Some facts are completely clear, though, even with incomplete data: Namely, China has rapidly ramped up its economic presence in the continent in recent years. In 2006, there were 800 Chinese companies in Africa; in 2009, there were 2,000; in 2011, there were 4,600 (p. 129). In 1990, China's cumulative foreign direct investment in Africa was $49 million; by the end of the 1990s, it was $820 million; in 2005, it was $1.6 billion; and in 2009, it was, officially, $9.33 billion, but, during a 2011 speech at the University of Nairobi, one Chinese government official said it was more than $30 billion (p. 132).

It is easy to see why this explosion of economic interest could scare the rest of the world and China knows this. The state government calls it the "China threat theory" (p. 374). There is no shortage of influential writers and politicians calling China's interest in Africa neo-colonialism or saying that the country is pillaging the continent for its resources. In a visit to Senegal in August 2012, Secretary of State Hillary Clinton said the U.S. was committed to "a model of sustainable partnership that adds value, rather than extracts it" from Africa. Many, including the Chinese government, took this as a criticism of China. As Shinn and Eisenman write, China is trying hard, mostly through its state-run media, to convince the world that this is not the case, while making sure their money, resources, and ideology are secure.

Up to this point, while facts from Chinese state apparatuses may be hard to come by, there is no shortage of statements, missives, white papers, and speeches explaining the benevolent nature of China's interest in Africa. Beginning with the Bandung Conference in 1955, which spawned the still-relevant "Five Principles of Peaceful Coexistence" and the "Ten Principles of Bandung," the Chinese leaders portrayed their relationship with Africa as mutually politically beneficial, built on respect for sovereignty and territorial integrity, and "mutual nonaggression" (p. 33). As the Cold War raged and European colonialism was coming to an end in many parts of Africa, China positioned itself as the alternative to Western imperialism. So when leftist ideologies became a popular choice for many of the new African states, China was happy to lend its support, which at that time was mostly political, cultural, and ideological. Financial activity between the two entities remained low and foreign direct investment to the continent only began in 1979 (p. 128). And with just $42 million worth of Chinese arms going to Africa between 1961 and 1971 (83 percent of which went to Tanzania), China ranked seventh as an arms supplier to the continent, behind Czechoslovakia (pp. 165-166).

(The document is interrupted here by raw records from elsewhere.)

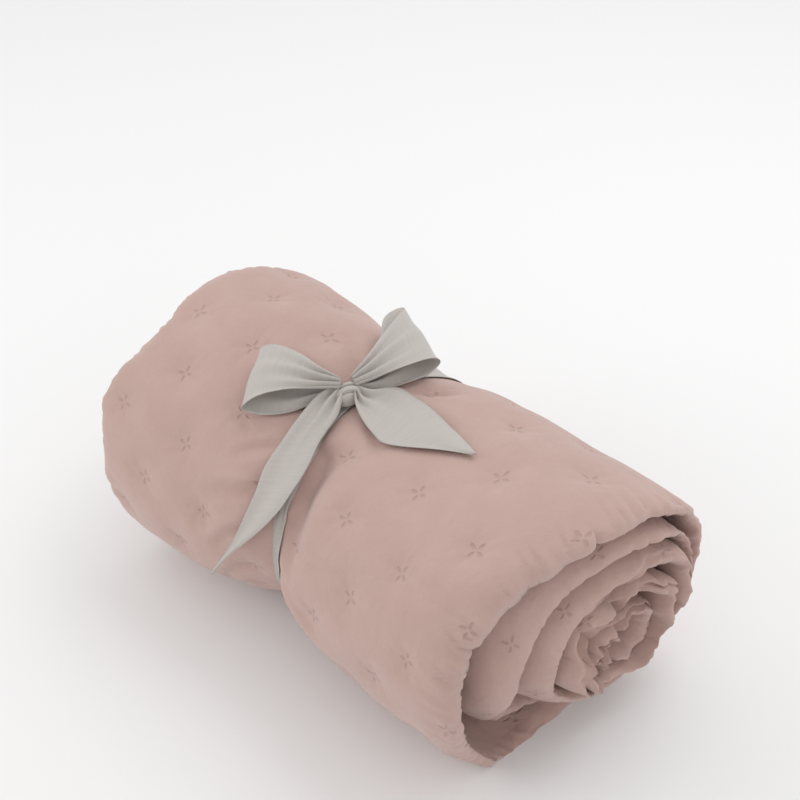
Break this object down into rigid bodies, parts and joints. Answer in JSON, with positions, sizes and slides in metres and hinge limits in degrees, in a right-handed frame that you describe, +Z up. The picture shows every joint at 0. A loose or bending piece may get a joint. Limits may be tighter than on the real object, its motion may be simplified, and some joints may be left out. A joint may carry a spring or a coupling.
{
  "type": "rolled quilt tied with a ribbon",
  "caption": "Folded quilt rolled into a soft oval roll and tied round its middle with a ribbon bow.",
  "frame": {"origin": "middle of the part's box at the level of the surface that it lies on", "axes": "+X along the roll, towards the end that shows its turns, +Y across the roll, away from the free end's side, +Z up"},
  "size_m": [0.4208, 0.2744, 0.2333],
  "materials": {
    "percale": "matt woven cotton, dusty pink",
    "taffeta": "soft sheen ribbon with fine cross ribs, warm grey"
  },
  "bodies": {
    "root": {"quilt": "percale", "ribbon": "taffeta"}
  },
  "joints": []
}
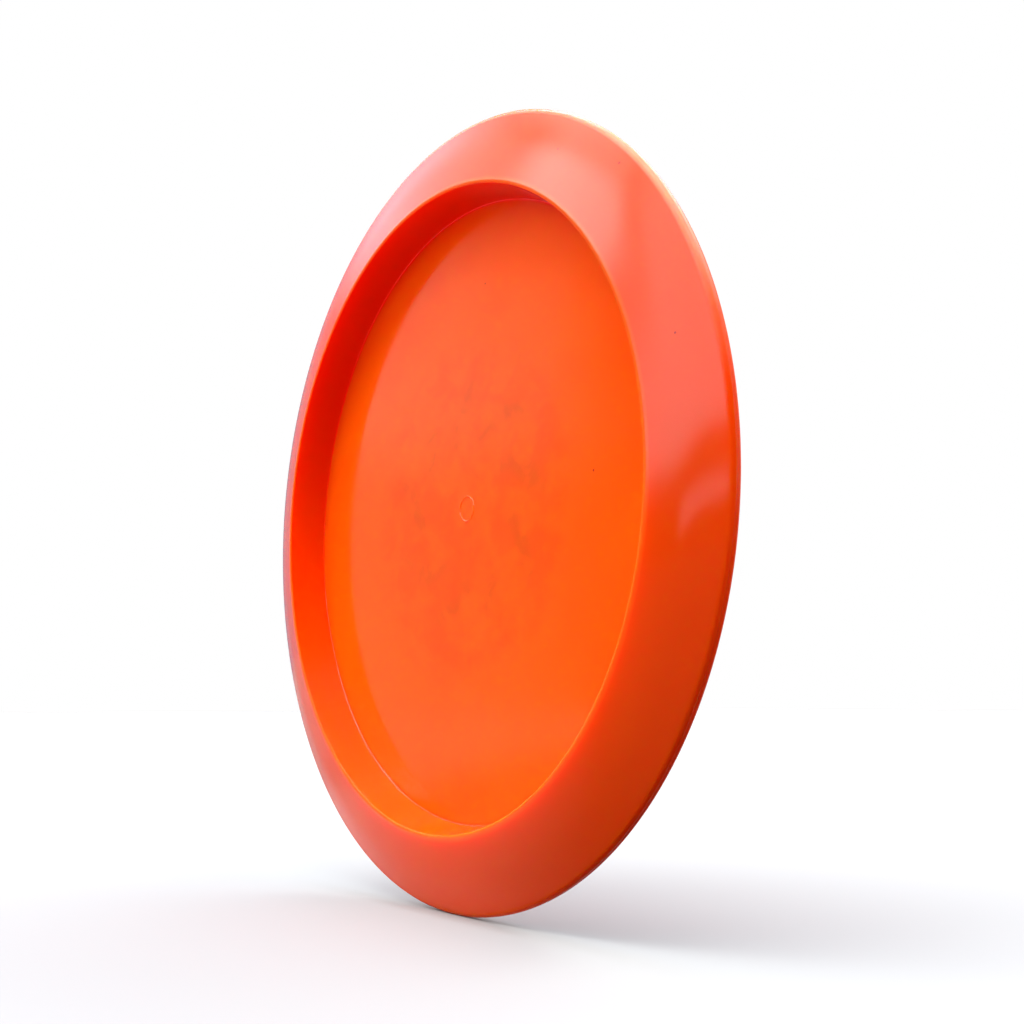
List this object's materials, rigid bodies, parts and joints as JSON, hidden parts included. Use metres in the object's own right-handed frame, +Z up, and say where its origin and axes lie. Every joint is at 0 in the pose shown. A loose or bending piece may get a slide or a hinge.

But as "Mao's Little Red Book was replaced with a balance sheet" (p. 362) with respect to Africa in the 1990s and 2000s, the most common word in all of China's statements directed toward the continent was and is still probably "friend"the word they also used to employ for such "sisters in socialism" as Cuba and Albania. While Westerners may roll their eyes at this, the Chinese have been using it for decades, all the way from Bandung to the 2006 white paper "China's African Policy." The relationship certainly ebbed during the Cultural Revolution, when China largely closed itself off from the world, but China always seemed to put a friendly face on its relations with Africa.

Of course, reading even just a little between the lines, one can say that "friend" is a loaded, fickle, and sometimes contradictory word when it comes to dealing with China. To be a friend, a state must first cut off diplomatic ties with Taiwan. To be an even better friend, it helps to have oil, minerals, gold, or other natural resources. A large population that is willing to work for next to nothing gets you an even better spot in the friend circle. Infrastructure deals, media relationships, and diplomatic and academic exchanges put you ever closer to this status.

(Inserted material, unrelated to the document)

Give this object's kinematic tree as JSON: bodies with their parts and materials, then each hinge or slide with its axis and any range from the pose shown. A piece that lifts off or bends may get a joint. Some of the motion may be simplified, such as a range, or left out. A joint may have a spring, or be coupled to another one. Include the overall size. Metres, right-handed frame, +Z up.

The Taiwan issue is the most emblematic of this style of international friendship. Many countries have switched their diplomatic allegiances back and forth between the two, and China is always happy to have them back. It is a strictly business relationship, yet built on something personal and deeply held for the Chinese.

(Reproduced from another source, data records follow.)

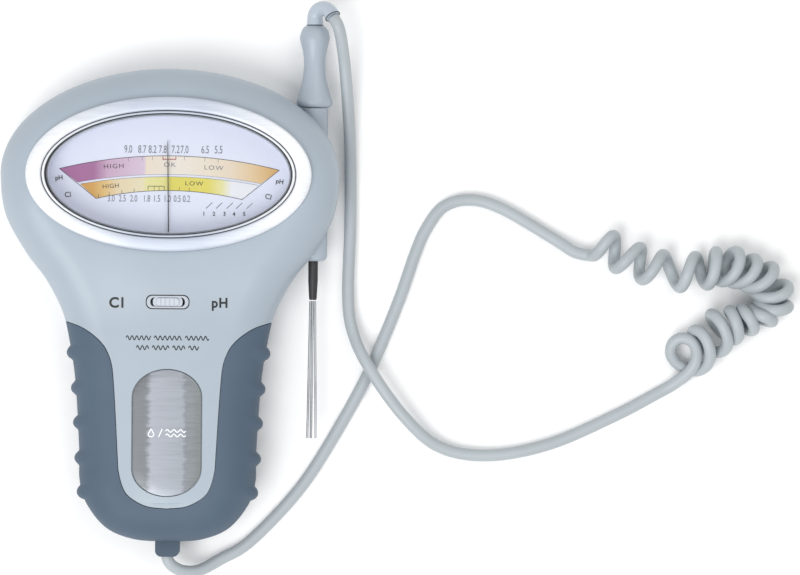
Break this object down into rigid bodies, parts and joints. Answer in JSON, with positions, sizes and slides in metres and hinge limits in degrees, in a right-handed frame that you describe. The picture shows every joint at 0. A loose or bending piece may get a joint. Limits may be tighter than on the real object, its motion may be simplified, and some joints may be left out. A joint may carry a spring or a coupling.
{
  "type": "water tester",
  "caption": "Handheld pool water tester: needle meter behind an oval lens, slide switch, rubber grip, and a rod probe on a coiled cord parked in a side holster.",
  "frame": {"origin": "centre of the bounding box of the case and parked probe, at the flat back the tester lies on; the free cord is not counted", "axes": "+Z out of the dial, +Y from the cord gland towards the head, +X towards the probe's side"},
  "size_m": [0.2849, 0.2081, 0.0354],
  "materials": {
    "bezel": "brushed",
    "board": "satin",
    "brass": "satin",
    "case_front": "satin",
    "case_rear": "satin",
    "coil": "satin",
    "cord": "satin",
    "dial": "matt",
    "elbow": "milky",
    "gland": "matt",
    "grip": "matt",
    "handle": "satin",
    "holster": "satin",
    "iron": "matt",
    "knob": "matt",
    "label": "brushed",
    "lens": "clear",
    "magnet": "satin",
    "needle": "satin",
    "needle_hub": "satin",
    "resistor": "satin",
    "seal": "matt",
    "shank": "satin",
    "sleeve": "satin",
    "steel": "satin",
    "switch_guide": "matt",
    "trimmer": "satin",
    "wire": "satin",
    "wire_red": "satin"
  },
  "bodies": {
    "housing": {"bezel_ring": "bezel", "board_screw_1": "steel", "board_screw_2": "steel", "cable_clamp": "steel", "cable_gland": "gland", "capacitor": "trimmer", "case_screw_1": "steel", "case_screw_2": "steel", "case_screw_3": "steel", "case_screw_4": "steel", "circuit_board": "board", "cord_coil": "cord", "cord_lead_lower": "cord", "cord_lead_upper": "cord", "core_arm_far": "brass", "core_arm_near": "brass", "core_magnet": "magnet", "dial_plate": "dial", "dial_screw_1": "steel", "dial_screw_2": "steel", "dial_screw_3": "steel", "front_case": "case_front", "grip_sleeve": "grip", "jewel_screw_lower": "brass", "jewel_screw_upper": "brass", "label_plate": "label", "lens_gasket": "seal", "lens_window": "lens", "meter_base": "steel", "probe_holster": "holster", "rear_case": "case_rear", "resistor_left": "resistor", "resistor_right": "resistor", "switch_body": "steel", "switch_guide": "switch_guide", "trimmer_left": "trimmer", "trimmer_right": "trimmer", "upper_bridge": "steel", "wire_left": "wire", "wire_right": "wire_red", "yoke_ring": "iron"},
    "needle": {"needle": "needle", "needle_hub": "needle_hub", "needle_tail": "brass", "shaft_upper": "steel", "shaft_lower": "steel", "moving_coil": "coil", "hairspring": "brass"},
    "switch": {"switch_knob": "knob"},
    "probe": {"probe_handle": "handle", "probe_shank": "shank", "cord_elbow": "elbow", "tip_sleeve": "sleeve", "electrode_left": "steel", "electrode_middle": "steel", "electrode_right": "steel"}
  },
  "joints": [
    {"name": "needle_swing", "type": "hinge", "parent": "housing", "child": "needle", "pos_m": [0, 0.0092, 0.0252], "axis": [0, 0, 1], "range_deg": [-50, 50], "stiffness_Nm_per_rad": 0.0001},
    {"name": "switch_slide", "type": "slide", "parent": "housing", "child": "switch", "axis": [1, 0, 0], "range_m": [-0.002, 0.002]},
    {"name": "probe_pull", "type": "slide", "parent": "housing", "child": "probe", "axis": [0, 1, 0], "range_m": [0, 0.125]}
  ]
}
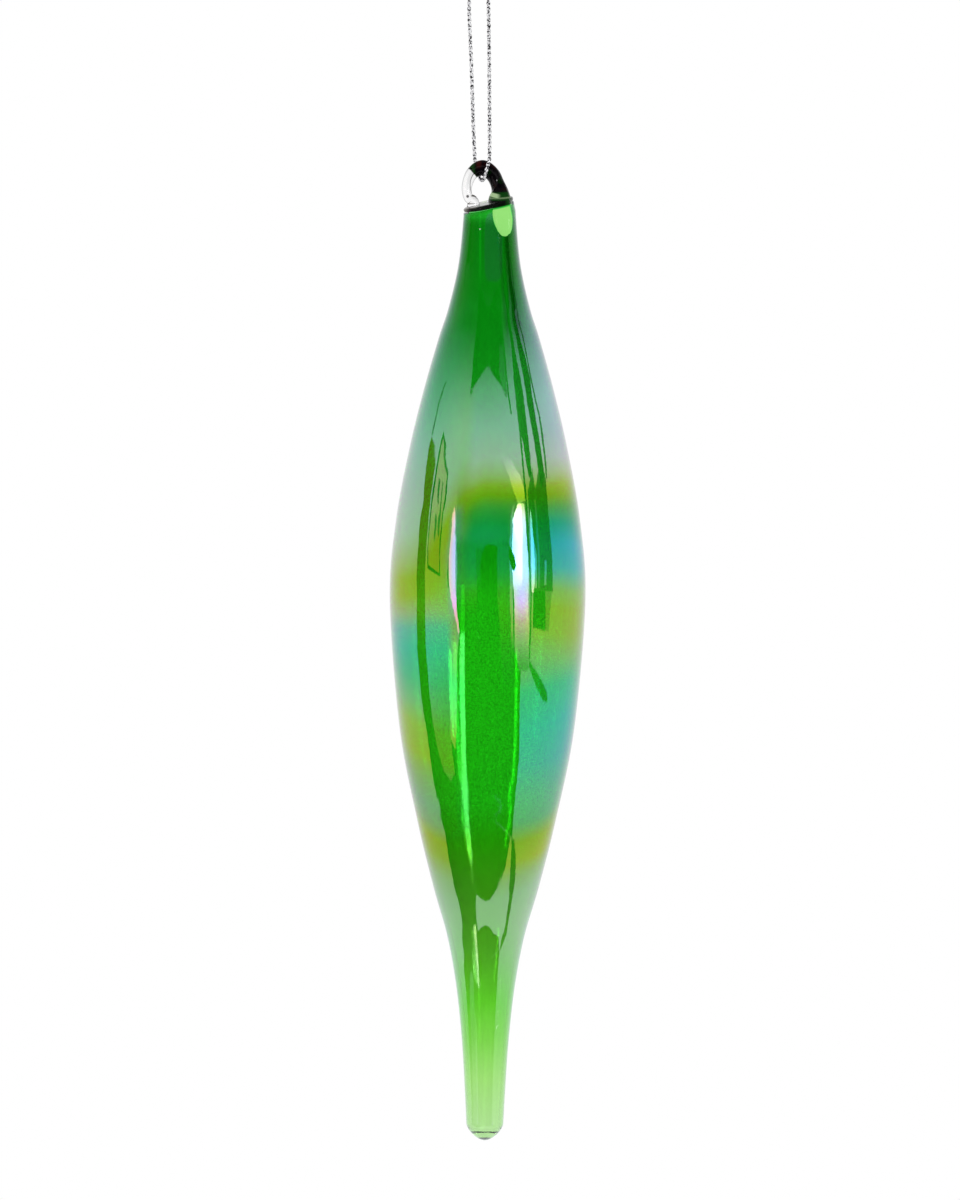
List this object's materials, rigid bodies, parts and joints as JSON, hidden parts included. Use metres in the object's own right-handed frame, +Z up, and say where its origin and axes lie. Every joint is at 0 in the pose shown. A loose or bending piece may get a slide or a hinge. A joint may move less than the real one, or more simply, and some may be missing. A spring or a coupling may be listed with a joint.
{
  "type": "blown glass finial ornament",
  "caption": "Slender blown glass finial drop with a swelling belly, a long round-tipped stem and a glass ring, hanging from a loop of thread cord.",
  "frame": {"origin": "where a hook bears in the cord's loop, just under its knot", "axes": "+Z up along the hanging cord, -Y the face that the picture shows, +X to the right of it"},
  "size_m": [0.0509, 0.0508, 0.3175],
  "materials": {
    "body_glass": "clear green, blown, with a rainbow lustre",
    "seal_glass": "clear grey-green, fire polished",
    "ring_glass": "clear to very dark, fire polished",
    "thread_cord": "twisted metallic silver thread"
  },
  "bodies": {
    "loop_top": {"cord_knot": "thread_cord", "cord_strand_front": "thread_cord", "cord_strand_back": "thread_cord"},
    "bight": {"cord_bight": "thread_cord"},
    "glass": {"glass_body": "body_glass", "neck_seal": "seal_glass", "hanging_ring": "ring_glass"}
  },
  "joints": [
    {"name": "cord_twist", "type": "hinge", "parent": "loop_top", "child": "bight", "pos_m": [0, 0, -0.054], "axis": [0, 0, 1], "range_deg": [-150, 150]},
    {"name": "ring_swing", "type": "hinge", "parent": "bight", "child": "glass", "pos_m": [0, 0, -0.054], "axis": [1, 0, 0], "range_deg": [-60, 60]}
  ]
}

And this is one of the main areas of conflict with American and Western values. In the United States, friendship is not turned on and off as easily. Although it is easy to point out hypocritical stances that the United States takes with countries with questionable human rights records, like Saudi Arabia or even China, it is clear why these relationships endure. They have also been built up for decades and would not be easily forsaken. All an African country has to do to terminate its friendship with China, though, is just say that it recognizes Taiwan or that Tibet should be independent. So, through a Chinese lens "friendship" takes on a more practical and, at the same time, fanciful meaning. High-level politicians in China and Africa have certainly looked past the word and realized that it was just a euphemism for something else (mostly money and political favors), yet for decades the word keeps coming up. Even if China is selling weapons to Omar al-Bashir for the Janjaweed to use in Darfur or dealing with a country that has just spent the past five years as a favored trading partner with Taiwan, this polite gesture is always on the table as long as certain preconditions are met. To use a favorite Chinese aphorism, the country's relationship with the continent has always been based on the notion of "win-win."

Now more than ever, the world is influenced and affected by all things Chinese, especially its relationships with developing countries. There is much to learn through studying the country's dealings with Africa. This book is, therefore, an important resource for anyone concerned with international relations. If you are interested in China and/or Africa, the book illuminates two misunderstood parts of the world. And even if your interests lie elsewhere, China and Africa provides an example of how to write a comprehensive, authoritative work when the facts might be hard to come by, but the opinions and editorials are not. Shinn and Eisenman provide us with the facts and let them speak for themselves.